This sort of commentary is sure to be surprising to many observers, considering the Iranian regime’s longstanding reliance on anti-American sentiment in its propaganda and policymaking. In fact, an article by Trend News Agency pointed out that Supreme Leader Ali Khamenei had long ago initiated a strategy of expanding relations with the “West minus US,” so as to keep possible American influence at bay while nonetheless profiting off of a return to former levels of trade with European countries.
But the Trend article also hints at Rouhani’s apparent dissent, arguing that there are growing questions even within Iran about the viability of such a selective policy of foreign relations.
Over the past several weeks, various reports have pointed to a strong divide between Western businesses on this topic, with some pushing for early adoption of the Iranian market while others wait on the sidelines to see how the situation changes over the long term.

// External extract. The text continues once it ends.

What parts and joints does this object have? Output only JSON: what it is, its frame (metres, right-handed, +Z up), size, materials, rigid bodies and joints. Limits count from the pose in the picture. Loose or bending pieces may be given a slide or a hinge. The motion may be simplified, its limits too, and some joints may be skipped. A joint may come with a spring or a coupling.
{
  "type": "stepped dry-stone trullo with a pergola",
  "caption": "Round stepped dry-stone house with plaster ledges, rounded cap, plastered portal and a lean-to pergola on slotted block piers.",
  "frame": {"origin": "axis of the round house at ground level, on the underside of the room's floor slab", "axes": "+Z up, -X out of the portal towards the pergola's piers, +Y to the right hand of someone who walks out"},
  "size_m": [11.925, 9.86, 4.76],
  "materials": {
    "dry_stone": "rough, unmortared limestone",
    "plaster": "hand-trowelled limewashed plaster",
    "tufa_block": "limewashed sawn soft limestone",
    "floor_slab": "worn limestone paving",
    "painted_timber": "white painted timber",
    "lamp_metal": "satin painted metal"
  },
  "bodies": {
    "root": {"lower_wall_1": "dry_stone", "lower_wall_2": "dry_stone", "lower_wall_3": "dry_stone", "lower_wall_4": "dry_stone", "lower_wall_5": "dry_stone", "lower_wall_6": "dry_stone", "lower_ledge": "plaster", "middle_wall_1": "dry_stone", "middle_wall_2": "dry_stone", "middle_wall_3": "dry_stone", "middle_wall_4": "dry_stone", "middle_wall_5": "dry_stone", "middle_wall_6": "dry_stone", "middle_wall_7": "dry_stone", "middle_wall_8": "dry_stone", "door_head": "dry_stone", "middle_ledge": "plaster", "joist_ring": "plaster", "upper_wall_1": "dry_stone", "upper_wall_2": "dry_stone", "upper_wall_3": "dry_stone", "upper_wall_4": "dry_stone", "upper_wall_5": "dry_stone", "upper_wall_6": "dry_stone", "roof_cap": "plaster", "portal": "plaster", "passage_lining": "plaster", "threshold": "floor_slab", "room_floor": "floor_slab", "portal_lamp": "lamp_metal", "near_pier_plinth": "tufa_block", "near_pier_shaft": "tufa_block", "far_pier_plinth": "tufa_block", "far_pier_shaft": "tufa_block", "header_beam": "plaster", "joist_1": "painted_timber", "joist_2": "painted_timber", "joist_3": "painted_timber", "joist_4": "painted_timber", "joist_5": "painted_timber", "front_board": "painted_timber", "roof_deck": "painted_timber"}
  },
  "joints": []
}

The latter trend has been particularly noticeable among European banks, according to Agence France-Press. Virtually all financial institutions are still declining to resume transactions with Iran, primarily out of fear of a repeat of prior sanctions enforcement actions like the one that imposed a nearly nine billion dollar fine on French bank BNP Paribas.
And there certainly is reason for such institutions and the companies who do business with them to be concerned. Although US President Barack Obama has pushed for vigorous implementation of the Iran nuclear deal – as by suspending sanctions and encouraging business travel – members of Congress on both sides of the aisle have consistently expressed interest in countering these efforts and maintaining pressure on Iran and those who would seek to enrich it.
The Washington Post reported on Wednesday that Bob Corker, the Republican chairman of the Senate Foreign Relations Committee had recently taken the lead in pushing at least three pieces of legislation to limit the impact of sanctions relief associated with the Joint Comprehensive Plan of Action. The report also made it clear that Corker has active support in these endeavors. The Post quoted Ben Cardin, the committee’s ranking Democrat, as saying that Congress can and should be “bolder” in its policies toward Iran in the wake of initial sanctions relief.
Such commentary makes it clear that the Iranian leadership has a financial incentive to prevent Congress from taking more such measures. And it may be that in the interest of doing so, Rouhani is now attempting to give US businesses their own financial incentives to stand in the way of those measures.
But the effort to court US businesses does not necessarily contradict Khamenei’s efforts to keep US influence at bay. Indeed, regardless of the “West minus US” strategy, Khamenei’s efforts at obfuscation have never been limited to the US. In the wake of the July 14 nuclear agreement, the supreme leader urged his subordinates to avoid economic, political, and cultural “infiltration” from the whole of the West, even as the Islamic Republic sought to benefit from sanctions relief under the deal.
Toward this end, Iranian officials including President Rouhani have been making efforts to push back against the West in other areas while simultaneously courting their investments. Many of these efforts have included crackdowns on Iranians affiliated with the West, or on persons expressing pro-Western or “un-Islamic” cultural views.
As the latest example of this simultaneous courting and push-back, The Guardian reports that Tehran had detained and interrogated Bahman Daroshafaei, a journalist who formerly worked for the BBC’s Persian service, at exactly the same time that Iranian Foreign Minister Javad Zarif was in Britain to participate in an international conference on the crisis in Syria.